**RECORDS FOR THIS TASK**:
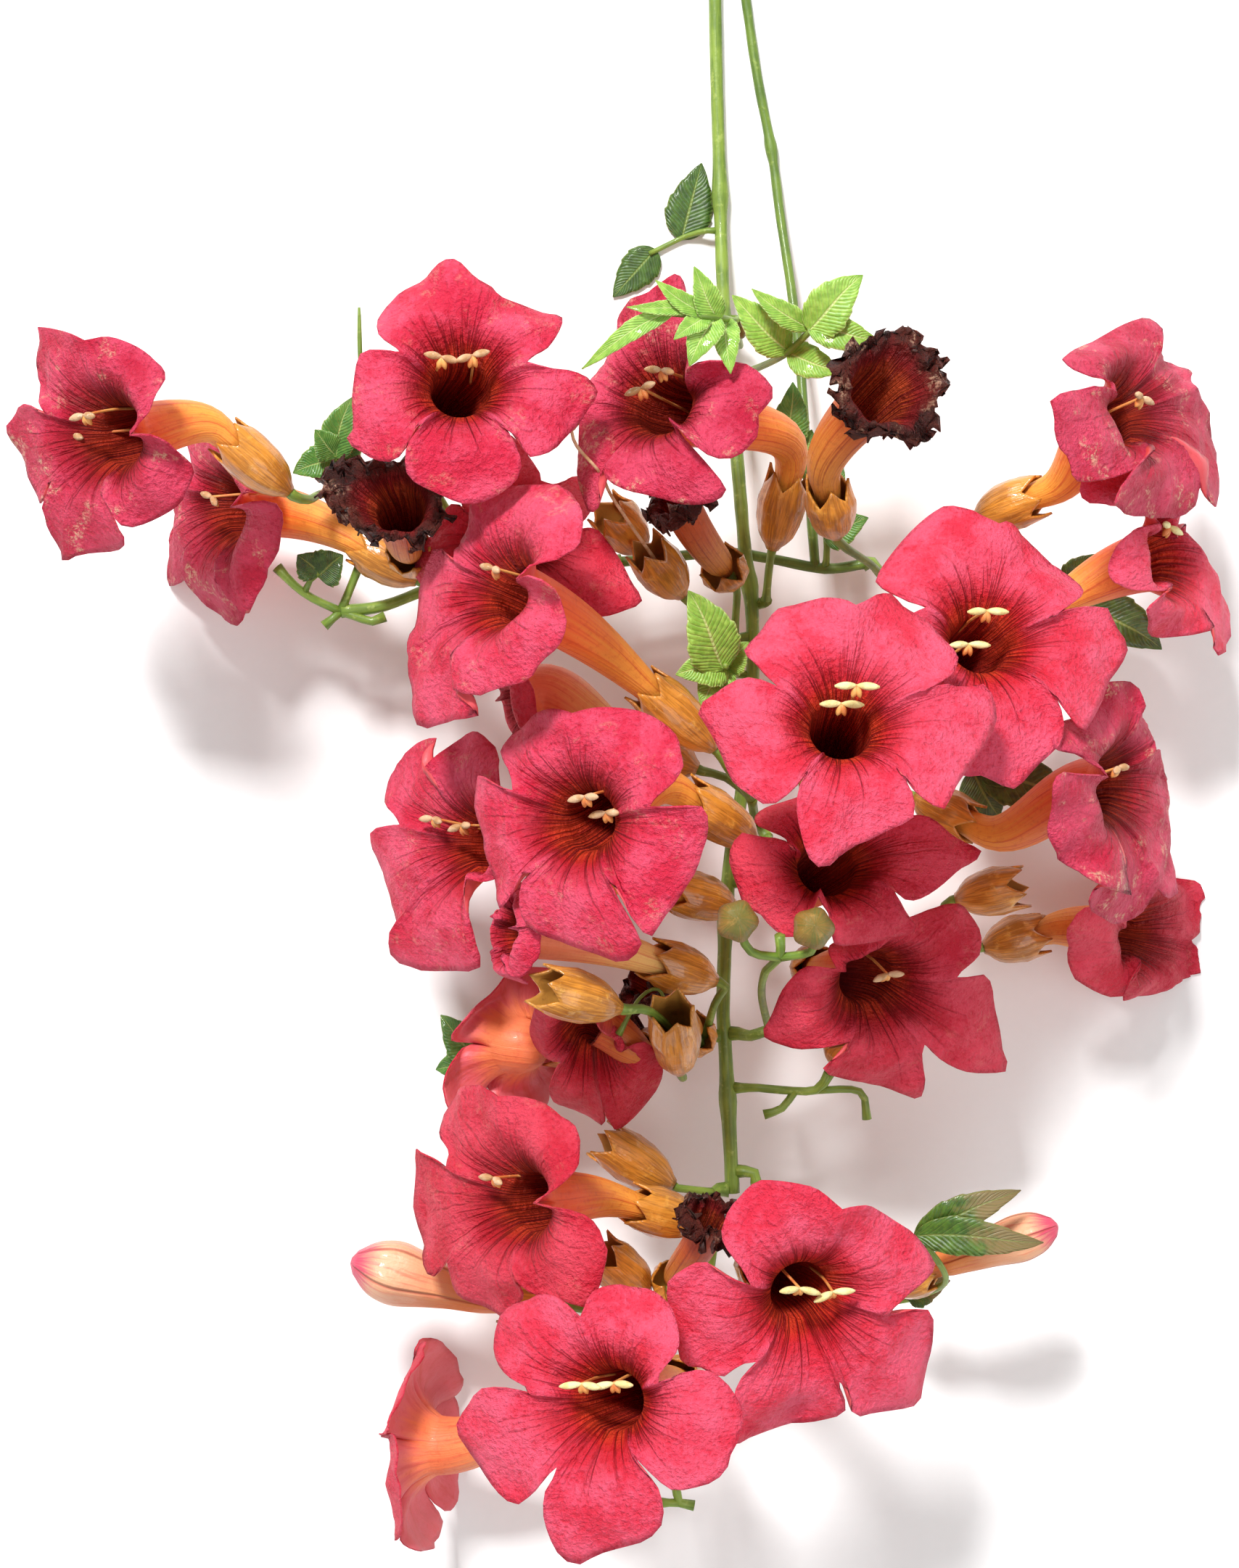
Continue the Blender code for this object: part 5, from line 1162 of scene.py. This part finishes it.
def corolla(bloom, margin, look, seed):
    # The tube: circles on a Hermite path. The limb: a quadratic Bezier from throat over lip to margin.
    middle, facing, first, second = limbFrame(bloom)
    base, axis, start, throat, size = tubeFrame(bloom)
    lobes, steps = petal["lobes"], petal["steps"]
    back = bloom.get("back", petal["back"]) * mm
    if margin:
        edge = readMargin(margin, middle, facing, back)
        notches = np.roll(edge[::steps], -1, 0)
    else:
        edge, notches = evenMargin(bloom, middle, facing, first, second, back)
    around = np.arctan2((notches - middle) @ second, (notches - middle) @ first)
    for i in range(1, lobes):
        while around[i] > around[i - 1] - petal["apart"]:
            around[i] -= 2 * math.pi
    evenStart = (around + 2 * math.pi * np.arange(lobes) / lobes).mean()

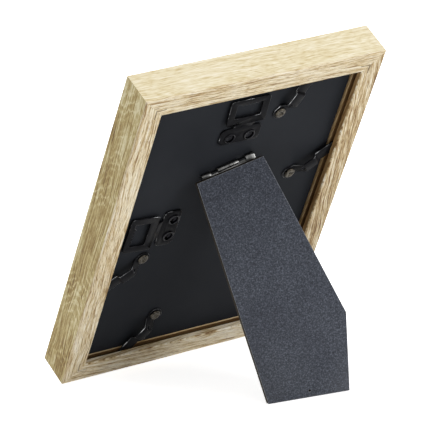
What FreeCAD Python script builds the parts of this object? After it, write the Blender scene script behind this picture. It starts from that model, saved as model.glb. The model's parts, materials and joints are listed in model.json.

**STATED EXERCISE**: Return every entry exactly as given.

**SOLVED PROBLEM**:
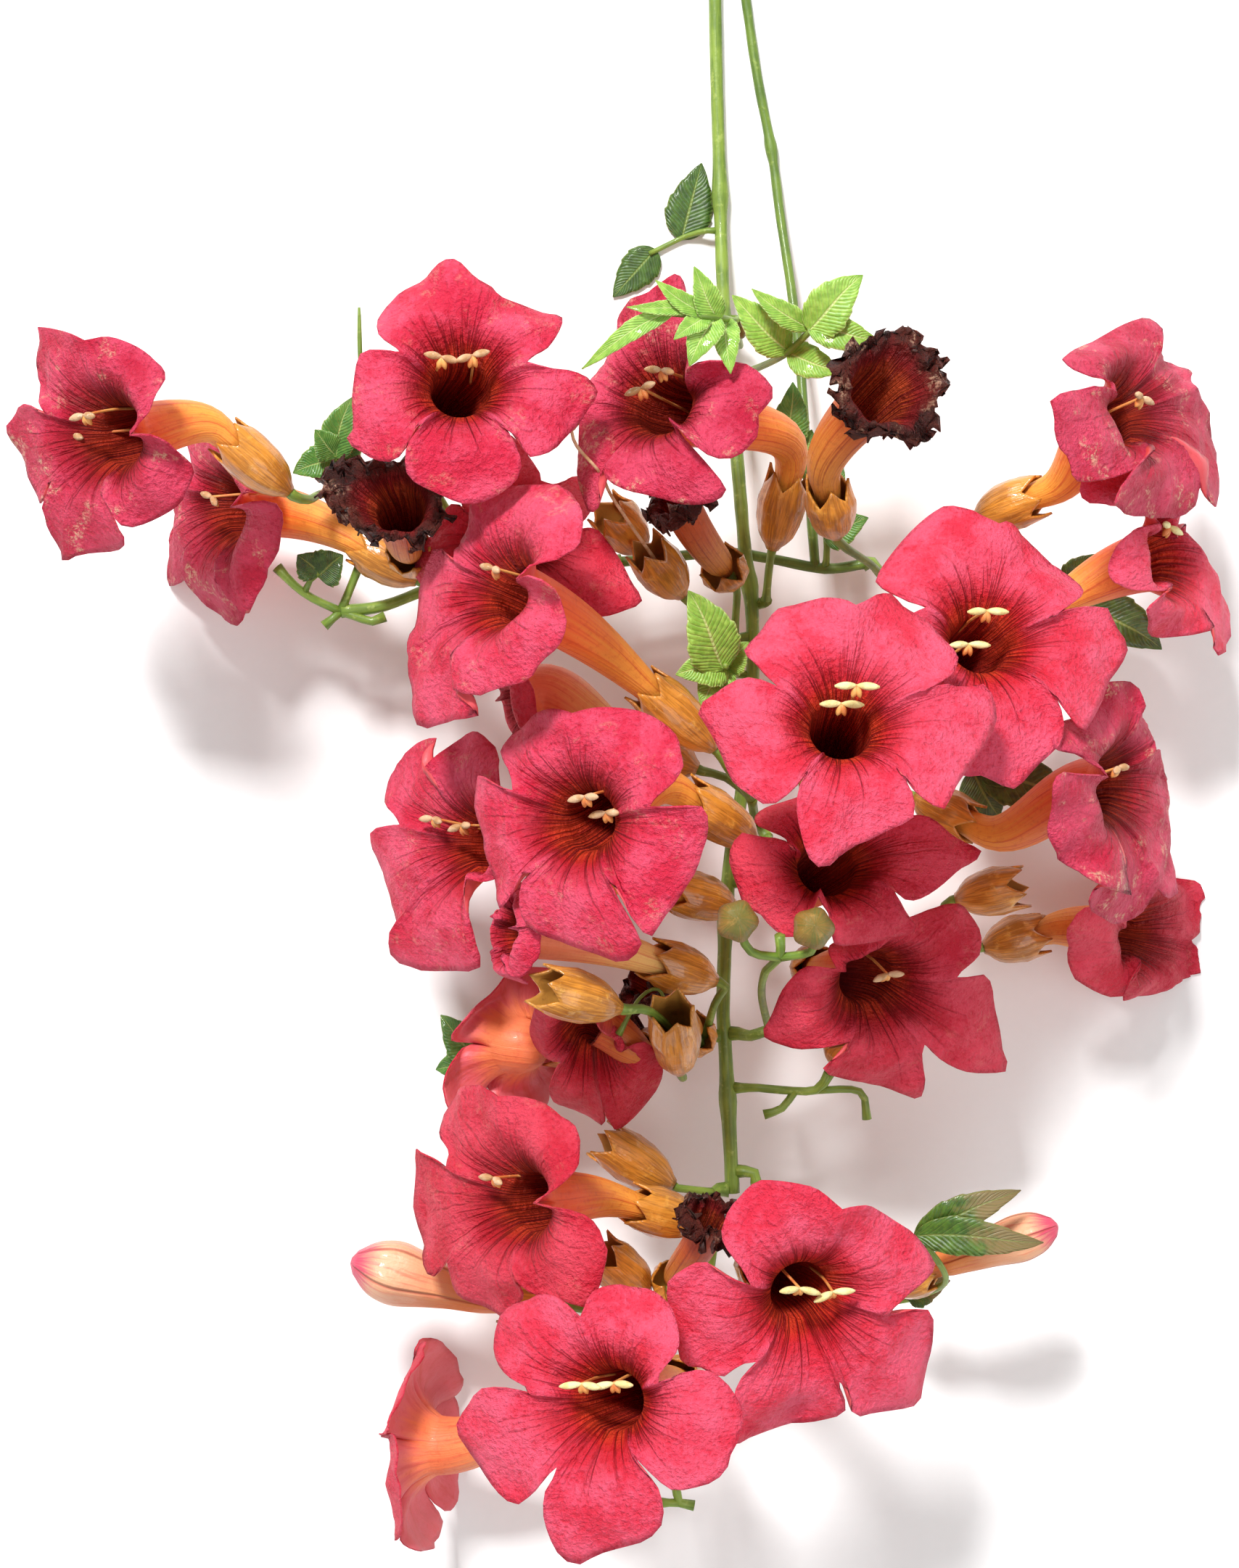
Continue the Blender code for this object: part 5, from line 1162 of scene.py. This part finishes it.
def corolla(bloom, margin, look, seed):
    # The tube: circles on a Hermite path. The limb: a quadratic Bezier from throat over lip to margin.
    middle, facing, first, second = limbFrame(bloom)
    base, axis, start, throat, size = tubeFrame(bloom)
    lobes, steps = petal["lobes"], petal["steps"]
    back = bloom.get("back", petal["back"]) * mm
    if margin:
        edge = readMargin(margin, middle, facing, back)
        notches = np.roll(edge[::steps], -1, 0)
    else:
        edge, notches = evenMargin(bloom, middle, facing, first, second, back)
    around = np.arctan2((notches - middle) @ second, (notches - middle) @ first)
    for i in range(1, lobes):
        while around[i] > around[i - 1] - petal["apart"]:
            around[i] -= 2 * math.pi
    evenStart = (around + 2 * math.pi * np.arange(lobes) / lobes).mean()

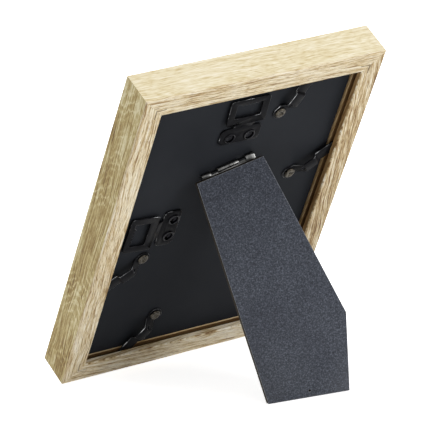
What FreeCAD Python script builds the parts of this object? After it, write the Blender scene script behind this picture. It starts from that model, saved as model.glb. The model's parts, materials and joints are listed in model.json.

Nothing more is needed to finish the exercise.